**Data block:**
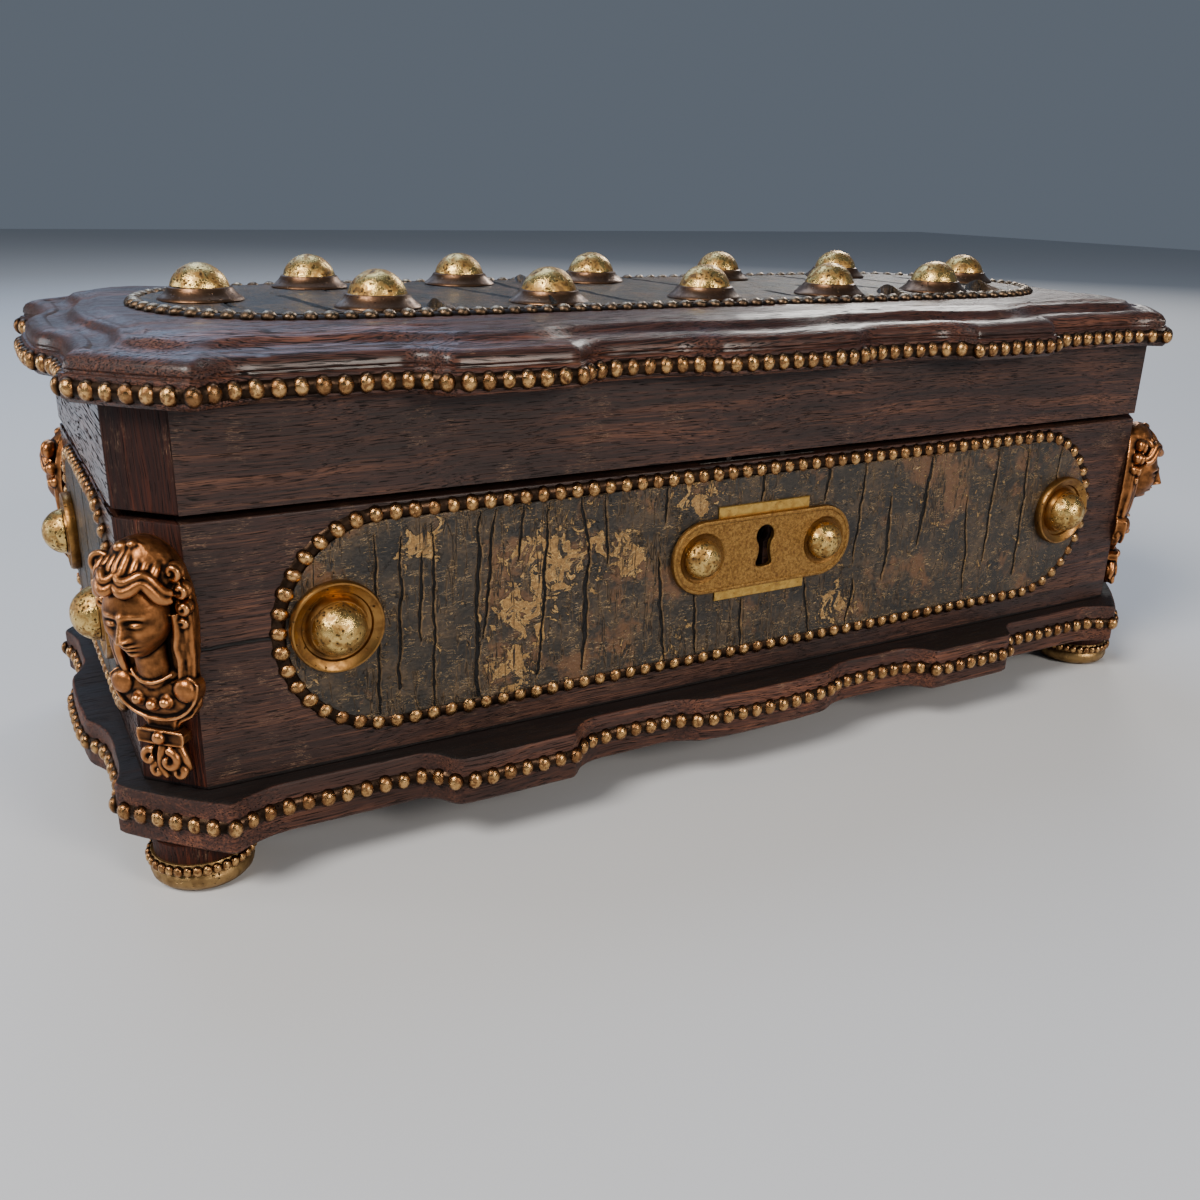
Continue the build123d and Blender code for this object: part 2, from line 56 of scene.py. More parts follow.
cameraView = {
    "place": (-0.1670, -0.2742, 0.1396),
    "turn": 60.37,
    "tilt": -20.01,
    "roll": -1.46,
    "focal": 1144.2,  # in pixels of the 1200 pixel frame
    "frame": 1200,
    "sensor": 36,
}


def makeCamera(values):
    turn, tilt, roll = (math.radians(values[k]) for k in ("turn", "tilt", "roll"))
    forward = Vector((math.cos(tilt) * math.cos(turn), math.cos(tilt) * math.sin(turn), math.sin(tilt)))
    right = forward.cross(Vector((0, 0, 1))).normalized()
    down = forward.cross(right)
    across = math.cos(roll) * right + math.sin(roll) * down
    below = math.cos(roll) * down - math.sin(roll) * right
    data = bpy.data.cameras.new("camera")
    data.sensor_width = values["sensor"]
    data.lens = values["focal"] / values["frame"] * values["sensor"]
    data.clip_start = 0.01
    camera = bpy.data.objects.new("camera", data)
    turned = Matrix((across, -below, -forward)).transposed().to_4x4()
    camera.matrix_world = Matrix.Translation(values["place"]) @ turned
    scene.collection.objects.link(camera)
    scene.camera = camera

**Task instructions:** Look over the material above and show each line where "scene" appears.

**Task answer:**
Continue the build123d and Blender code for this object: part 2, from line 56 of scene.py. More parts follow.
    scene.collection.objects.link(camera)
    scene.camera = camera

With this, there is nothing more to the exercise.